Biometric Matching vs. a Master of Disguise

Oct. 21, 2005
Expert in ID technology matches wits with a CIA master of disguise

Oct. 19--When a university expert in "biometric" identification decided to match wits with a CIA master of disguise, old-fashioned guile won out over modern technology.

Rama Chellappa, an engineering professor from the University of Maryland, didn't come out well in the scientist-vs-spy competition. His team tried to build a computer system that would identify the wily agent from a series of published pictures.

"He had false teeth he would use, all sorts of things," Chellappa said. "We only got 20 percent (correct matches.)"

Chellappa, director of Maryland's Center for Automation Research, was the keynote technology speaker at a conference at the University at Buffalo Tuesday that drew experts in ID technology from around the world. Biometrics is the science of determining identity through physical characteristics, like fingerprints or retinal patterns.

About 50 scientists attended the IEEE AutoID 2005 workshop on Automatic Identification and Advanced Technologies, a hot area of research in the post-9/11 era.

"This is a high-caliber biometrics group; I think it says a lot for the center that's been established at Buffalo," said Russell W. Bessette, executive director of the state Office of Science, Technology and Academic Research, who addressed the group Monday.

UB's Center for Unified Biometrics and Sensors was a co-sponsor of the two-day conference. The center brings scientists from different disciplines to work on ID technologies, director Venu Govindaraju said.

"Our focus is not only security, we're also looking at how biometrics should be able to take over the smart cards you carry, the PIN numbers we carry," he said.

The Buffalo area is also home to the biometric ID company Ultra-Scan Corp., which develops ultrasonic fingerprinting technology. The Amherst-based company on Tuesday announced it won a Pentagon research contract to develop a high-accuracy ID system combining fingerprint, retina scan, face recognition and handwriting technologies.

The signature on your check or credit card slip is one common form of biometric identification. Now, computerized biometric scanners are beginning to show up in building security systems and cash machines.

But while commercial ID systems proliferate, biometrics for advanced homeland security applications are proving more challenging, researchers said.

"Many of the systems on the market have a high false-positive rate, which could be misleading or even dangerous," Bessette said.

Surveillance cameras are everywhere, but computer systems that can use them to identify individuals in an airport or subway platform remain off in the future, Chellappa said.

Face recognition technology has unique drawbacks -- as the experiment with the disguise expert showed. "Faces smile; faces age," Chellappa said during his address. Even people not trying to evade identification pose challenges for computers, not to mention those with something to hide. Bank robbers have found that a baseball cap and sunglasses can help conceal their identity from conventional security camera users.

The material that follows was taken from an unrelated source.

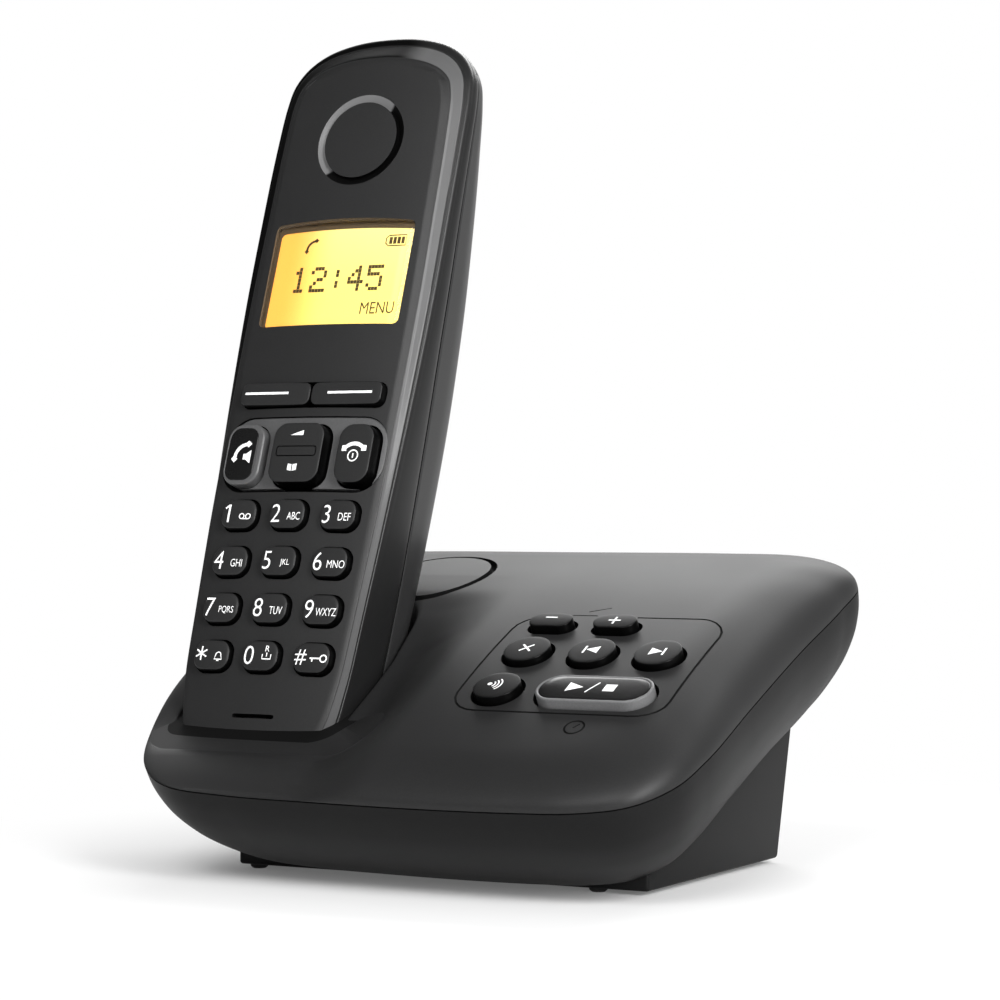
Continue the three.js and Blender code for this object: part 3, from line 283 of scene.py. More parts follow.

However, computer biometrics have yielded useful techniques short of matching identity, Chellappa said. For example, some automated systems are good at determining if someone is loitering or has dropped a package and walked away, he said, while gait analysis may indicate someone in a crowd is carrying a concealed package.

"Face recognition can be as good as iris recognition, but we have to prove that," he said.